# [Dataset content]
##########
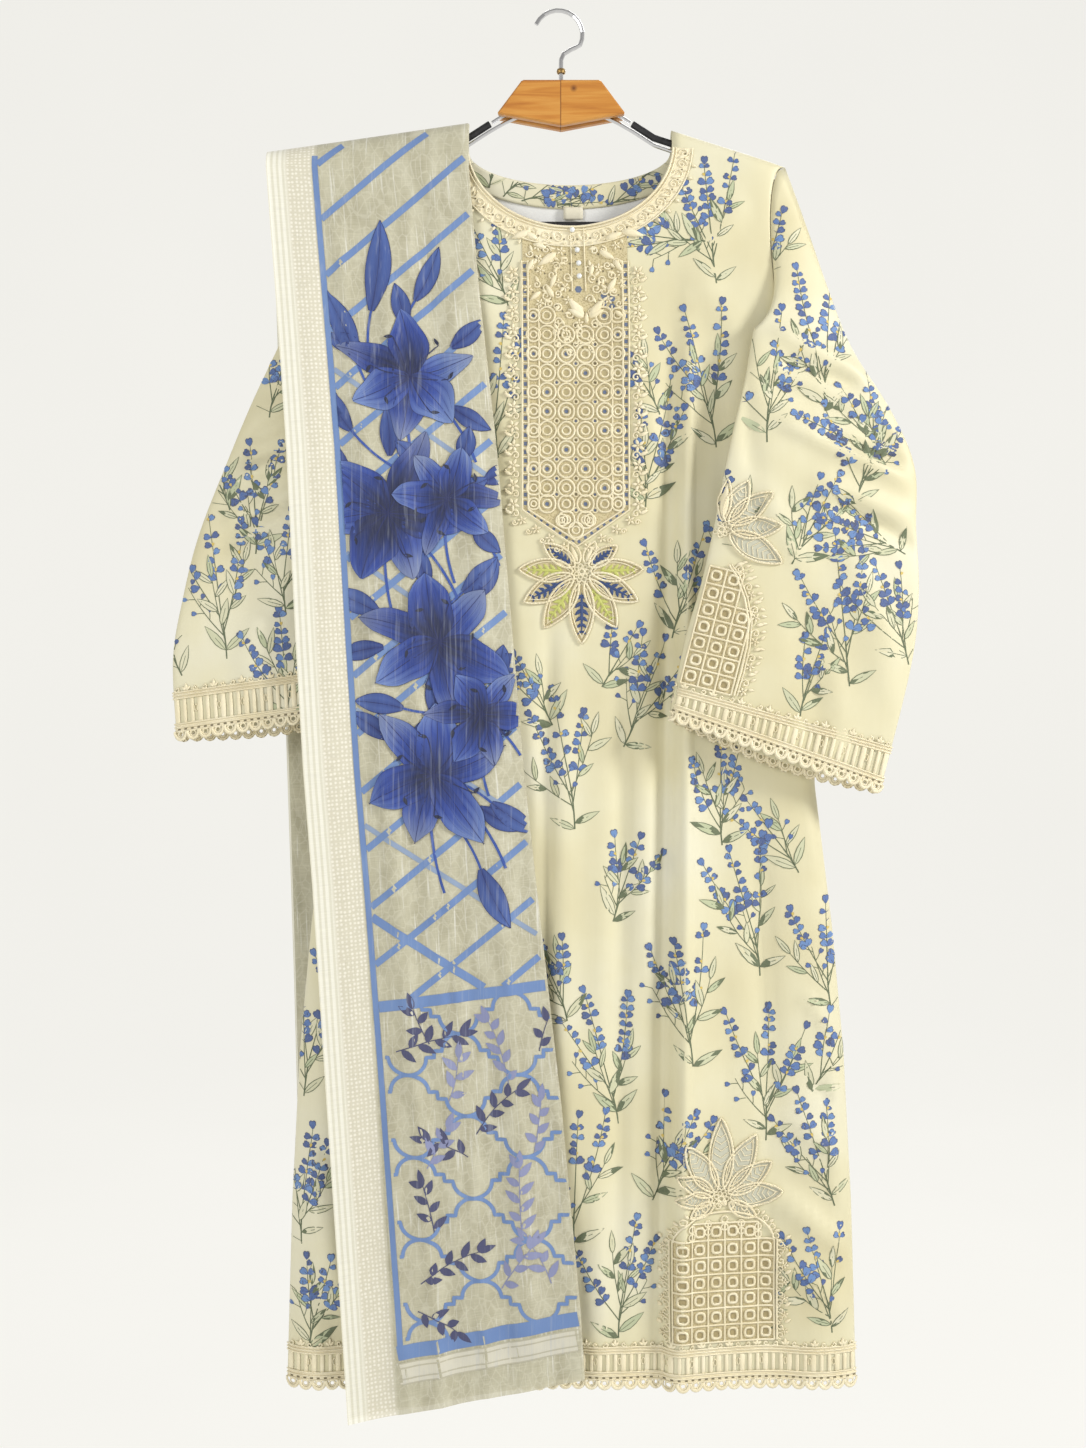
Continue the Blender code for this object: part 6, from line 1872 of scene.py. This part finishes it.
def arch_border(made, place, sides):
    """Scroll borders up an arch's sides, each at a column and up to a row."""
    for sign, i, top in sides:
        made.cord([place(i + sign * 0.16, j / 3) for j in range(3 * top + 1)], 0.0011, 0.0015)
        for j in range(top * 2):
            hand = sign if j % 2 else -sign
            made.curl(*place(i + sign * 0.38, 0.25 + 0.5 * j), 90 if j % 2 else 270, 0.0036, hand, 1.2)
            spot = place(i + sign * 0.60, 0.5 + 0.5 * j)
            if j % 2:
                made.leaf(*spot, 90 - sign * 55, 0.0068, 0.5)
            else:
                made.blossom(*spot, 0.0030, rng.uniform(0, 1.2))


def hem_motif(at, looks):
    def kept(i, j):
        return j < 6 or 1 <= i <= 4

    made, place = arch_lace("hem_arch", at, (0.0925, -1.2222), 6, 7, 0.0, kept, looks)
    arch_border(made, place, ((-1, 0, 6), (1, 6, 6)))
    for t in range(25):
        a = pi * t / 24
        spot = place(3 + 3.1 * cos(a), 5.9 + 2.1 * sin(a))
        if t % 2:
            made.ring(*spot, 0.0026, 0.0008, steps=10)
        else:
            made.leaf(*spot, 7.5 * t, 0.0056, 0.5)
    angles = [pi * t / 30 for t in range(31)]
    made.cord([place(3 + 2.95 * cos(a), 5.9 + 1.75 * sin(a)) for a in angles], 0.0011, 0.0015)
    for i in range(5):
        for j in range(2):
            made.ring(*place(1.0 + i, 6.75 + 0.45 * j - 0.25 * abs(i - 2)), 0.0030, 0.0009, steps=10)
    made.make("hem_arch_cords", looks["cord"], "hem_arch")
    stitched_flower("hem_flower", at, HEM_FLOWER, looks, ("net",) * 9)


# The sleeve arch's curved right edge, by column and row.
SLEEVE_RAIL = ((3.0, 0.0), (3.05, 1.5), (3.0, 3.0), (2.75, 4.4), (2.2, 5.6), (1.4, 6.8), (0.7, 7.4))


def sleeve_motif(at, looks):
    def kept(i, j):
        return i < 3 - max(0, j - 3) // 2

    made, place = arch_lace("sleeve_arch", at, (0.0975, -0.6215), 3, 7, radians(-14.5), kept, looks)
    route = []
    for (a, b), (c, d) in zip(SLEEVE_RAIL, SLEEVE_RAIL[1:]):
        route += [(mix(a, c, k / 6), mix(b, d, k / 6)) for k in range(6)]
    for reach, half in ((0.18, 0.0012), (0.36, 0.0008)):
        made.cord([place(i + reach, j + reach * 0.15) for i, j in route], half, 0.0015)
    for k, (i, j) in enumerate(route[1::2]):
        spot = place(i + 0.62, j + 0.12)
        if k % 3 == 0:
            made.blossom(*spot, 0.0042, rng.uniform(0, 1.2))
        elif k % 3 == 1:
            made.curl(*spot, 180, 0.0040, -1, 1.25)
        else:
            made.leaf(*spot, 10, 0.0085, 0.45)
        made.leaf(*place(i + 0.90, j + 0.30), rng.uniform(-30, 40), 0.0058, 0.5)
    made.make("sleeve_arch_cords", looks["cord"], "sleeve_arch")
    stitched_flower("sleeve_flower", at, SLEEVE_FLOWER, looks, ("net",) * 4, ((82, 0.046),))


CUFF_INNER, CUFF_OUTER = 0.022, 0.036


def all_lace(front_face, right, left, looks):
    at = on_panel(front_face)
    neck_lace(at, looks)
    yoke_lace(at, looks)
    fillings = ("green", "navy", "navy", "green", "navy", "green", "navy", "green", "navy")
    stitched_flower("yoke_flower", at, YOKE_FLOWER, looks, fillings, ((66, 0.030), (112, 0.030)))
    reach = half_width(HEM_Z) - 0.001
    band_lace("hem_lace", lambda s, h, rise: at(s - reach, HEM_Z + h, rise), 2 * reach, looks)
    hem_motif(at, looks)
    sleeve_motif(on_panel(right[1], lowest=-2.0), looks)
    turn = SLEEVE_FRONT_STEPS + 3.0
    end = SLEEVE_FRONT_STEPS + SLEEVE_EDGE_STEPS + SLEEVE_BACK_STEPS
    for side, (grid, _, _), inner in (("right", right, CUFF_INNER), ("left", left, CUFF_OUTER)):
        for face, first, last, way, heights in (
            ("front", 0.03, turn, -1, (CUFF_OUTER, inner)),
            ("back", turn + 0.2, end - 0.1, 1, (inner, CUFF_OUTER)),
        ):
            cuff_at, length = along_cuff(grid, first, last, way)
            band_lace(f"cuff_lace_{side}_{face}", cuff_at, length, looks, *heights)


# Inside the neck -------------------------------------------------------------------------------------------

# Sprays on the facing: place in metres, direction in degrees, and height.
FACING_SPRAYS = table("x z heading height", """
    -.062 -.168 50 .050, -.045 -.172 20 .045, -.012 -.176 8 .040, .022 -.170 175 .040, .034 -.176 20 .050,
    .062 -.160 60 .045, -.075 -.160 80 .040""", 1)
LABEL_X, LABEL_HALF, LABEL_TOP, LABEL_BOTTOM = 0.0030, 0.0090, -0.1780, -0.1898


def neck_strip(name, offsets, first, last, layer, finish, lowest=None):
    """A layer inside the back neck, over the layers before it. Gives its piece and its surface."""
    depth_in = CLOTH / 2 + (layer + 1) * (SEAM_GAP + LACE_PLATE) - LACE_PLATE / 2 + 0.0006
    points = []
    for offset in offsets:
        for i in range(61):
            x, z = neck_spot(mix(first, last, i / 60), offset, BACK_NECK_DROP)
            if lowest is not None:
                z = mix(z, lowest, smooth((offset - 0.012) / 0.024) ** 1.5)
            points.append(Vector((x + suit_x(z), body_depth(x, z, False) + SEAM_GAP / 2 - depth_in, z)))
    faces = cells(len(offsets), 61)
    return cloth_mesh(name, points, faces, finish, 0.0005), Surface(tree_of(points, faces), -1, 0.0005)


def neck_inside(white, cream, printed, inked):
    """The white lining, the printed facing over it, and the bare loop label, seen through the neck."""
    down = [0.012 + 0.024 * i / 20 for i in range(21)]
    lining, _ = neck_strip("back_lining", down, 150, 30, 0, white, lowest=-0.285)
    down = [0.0004 + 0.0221 * i / 8 for i in range(9)]
    facing, face = neck_strip("neck_facing", down, 160, 20, 1, printed)
    ink = Ink(face)
    for x, z, heading, height in FACING_SPRAYS:
        spray(ink, x, z, heading, height, 0.7)
    ink.make("neck_facing_print", inked, "printed_cloth")
    depth = body_depth(LABEL_X, LABEL_TOP, False) - CLOTH / 2 - 3 * (SEAM_GAP + LACE_PLATE) - 0.0002
    points = []
    for k in range(9):
        for i in range(7):
            x = LABEL_X + LABEL_HALF * (i / 3 - 1)
            bow = 0.0012 * sin(pi * k / 8) + 0.0002 * cos(9 * x / LABEL_HALF)
            points.append(Vector((x + suit_x(LABEL_TOP), depth - bow, mix(LABEL_TOP, LABEL_BOTTOM, k / 8))))
    cloth_mesh("neck_label", points, cells(9, 7), cream, 0.0004)


def repaint(name, finish):
    """Gives a CAD node that stays shown its own material."""
    materials = bpy.data.objects[name].data.materials
    materials.clear()
    materials.append(finish)


def dress():
    """Everything that is shown, built on the CAD's forms."""
    cotton, inked = printed_ground(), dye()
    white = plain_cloth("white_lining", rgb(238, 238, 236), 0.8, 900)
    looks = {
        "cord": lace(), "net": net_ground(), "ink": inked,
        "grey_net": plain_cloth("grey_net", rgb(196, 196, 178), 0.8, 1500),
        "navy": satin_thread("navy_thread", rgb(38, 54, 96), rgb(70, 92, 140)),
        "green": satin_thread("green_thread", rgb(176, 180, 84), rgb(206, 208, 128)),
        "pearl": satin_thread("pearl", rgb(222, 226, 228), rgb(244, 246, 246)),
    }
    front_grid, front_face = make_panel("kameez_front", True, cotton)
    back_grid, back_face = make_panel("kameez_back", False, cotton)
    right = make_sleeve("sleeve_right", RIGHT_SLEEVE, 1, front_grid, back_grid, cotton)
    left = make_sleeve("sleeve_left", LEFT_SLEEVE, -1, front_grid, back_grid, cotton)
    print_sprays("front_print", front_face, FRONT_SPRAYS, inked)
    print_sprays("back_print", back_face, scattered(-23, 25, -14, -124), inked)
    print_sprays("right_sleeve_print", right[1], RIGHT_SPRAYS, inked)
    print_sprays("left_sleeve_print", left[1], LEFT_SPRAYS, inked)
    print_sprays("right_sleeve_print_back", right[2], scattered(19, 34, -18, -64), inked)
    print_sprays("left_sleeve_print_back", left[2], scattered(-34, -19, -18, -64), inked)
    neck_inside(white, plain_cloth("label_tape", rgb(228, 222, 200), 0.7, 900), cotton, inked)
    all_lace(front_face, right, left, looks)
    print_dupatta(*make_dupatta(sheer()), net_dye())
    steel = metal("chrome", 60, rgb(196, 196, 198), rgb(222, 222, 224))
    brass = metal("ferrule", 90, rgb(150, 118, 70), rgb(190, 160, 105), 0.35)
    for finish, names in (
        (steel, ("hook", "arm_wire_left", "arm_wire_right")), (brass, ("hook_ferrule",)),
        (rubber(), ("hanger_bar", "arm_grip_left", "arm_grip_right")), (oak(), ("block_front", "block_back")),
    ):
        for name in names:
            repaint(name, finish)


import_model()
dress()
make_stage(floor_finish())
light_and_frame()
##########
# [Exercise goal]
Word for word, quote the lines of the material from the first line through the line with "return i < 3 - max(0, j - 3) // 2", both ends included.

# [Complete output]
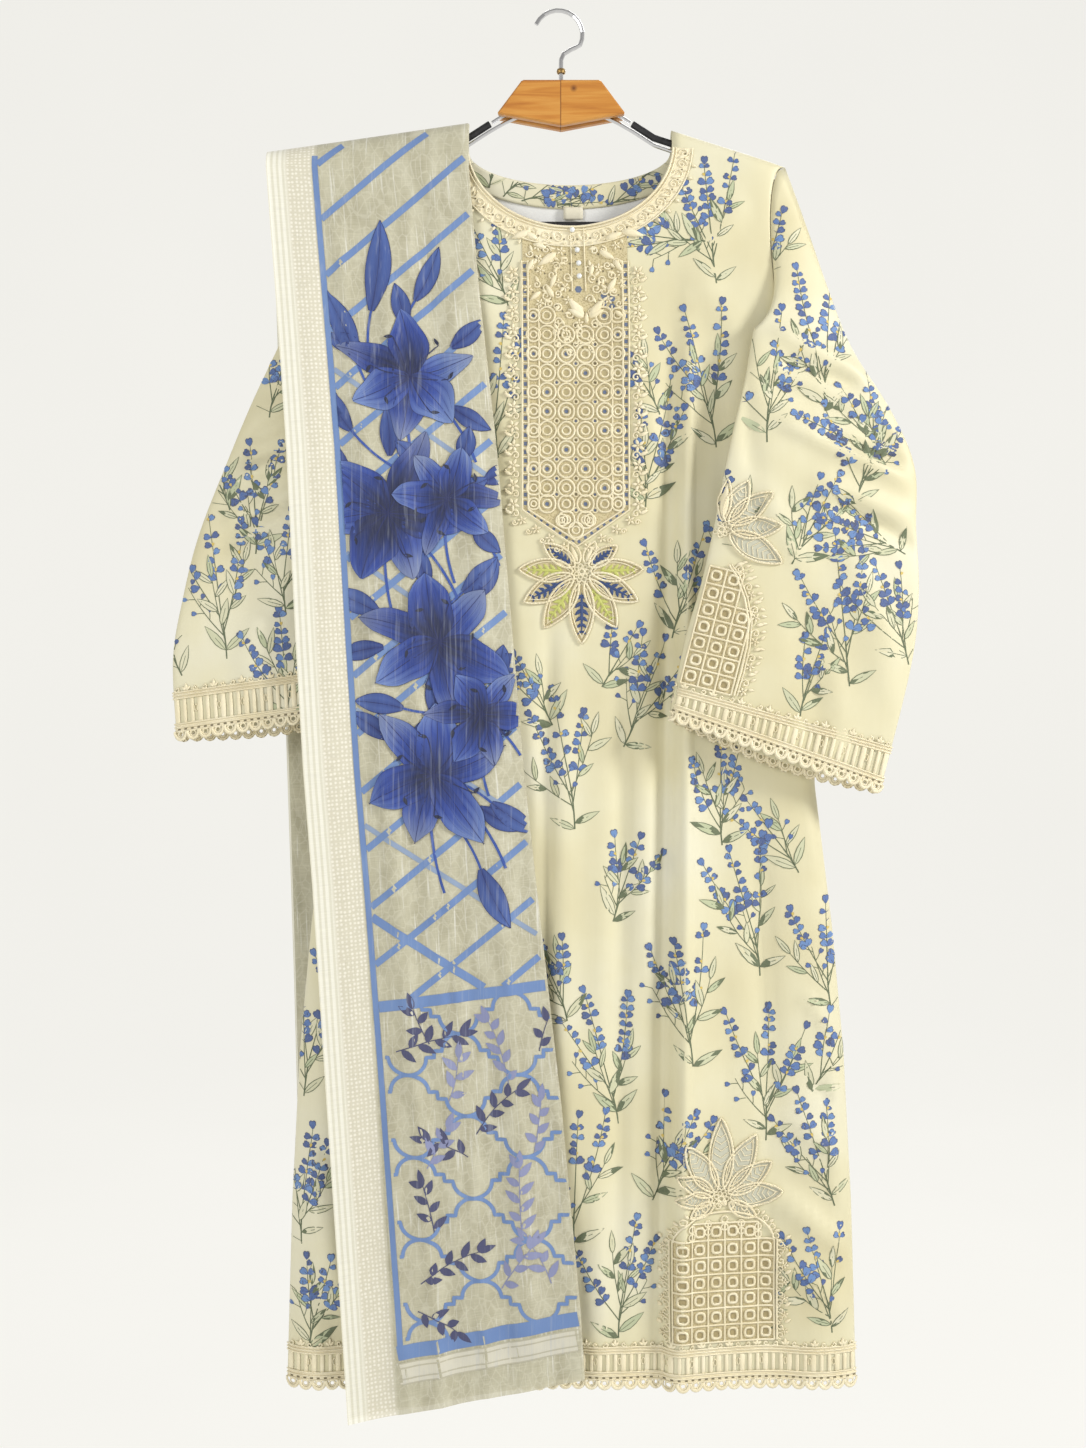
Continue the Blender code for this object: part 6, from line 1872 of scene.py. This part finishes it.
def arch_border(made, place, sides):
    """Scroll borders up an arch's sides, each at a column and up to a row."""
    for sign, i, top in sides:
        made.cord([place(i + sign * 0.16, j / 3) for j in range(3 * top + 1)], 0.0011, 0.0015)
        for j in range(top * 2):
            hand = sign if j % 2 else -sign
            made.curl(*place(i + sign * 0.38, 0.25 + 0.5 * j), 90 if j % 2 else 270, 0.0036, hand, 1.2)
            spot = place(i + sign * 0.60, 0.5 + 0.5 * j)
            if j % 2:
                made.leaf(*spot, 90 - sign * 55, 0.0068, 0.5)
            else:
                made.blossom(*spot, 0.0030, rng.uniform(0, 1.2))


def hem_motif(at, looks):
    def kept(i, j):
        return j < 6 or 1 <= i <= 4

    made, place = arch_lace("hem_arch", at, (0.0925, -1.2222), 6, 7, 0.0, kept, looks)
    arch_border(made, place, ((-1, 0, 6), (1, 6, 6)))
    for t in range(25):
        a = pi * t / 24
        spot = place(3 + 3.1 * cos(a), 5.9 + 2.1 * sin(a))
        if t % 2:
            made.ring(*spot, 0.0026, 0.0008, steps=10)
        else:
            made.leaf(*spot, 7.5 * t, 0.0056, 0.5)
    angles = [pi * t / 30 for t in range(31)]
    made.cord([place(3 + 2.95 * cos(a), 5.9 + 1.75 * sin(a)) for a in angles], 0.0011, 0.0015)
    for i in range(5):
        for j in range(2):
            made.ring(*place(1.0 + i, 6.75 + 0.45 * j - 0.25 * abs(i - 2)), 0.0030, 0.0009, steps=10)
    made.make("hem_arch_cords", looks["cord"], "hem_arch")
    stitched_flower("hem_flower", at, HEM_FLOWER, looks, ("net",) * 9)


# The sleeve arch's curved right edge, by column and row.
SLEEVE_RAIL = ((3.0, 0.0), (3.05, 1.5), (3.0, 3.0), (2.75, 4.4), (2.2, 5.6), (1.4, 6.8), (0.7, 7.4))


def sleeve_motif(at, looks):
    def kept(i, j):
        return i < 3 - max(0, j - 3) // 2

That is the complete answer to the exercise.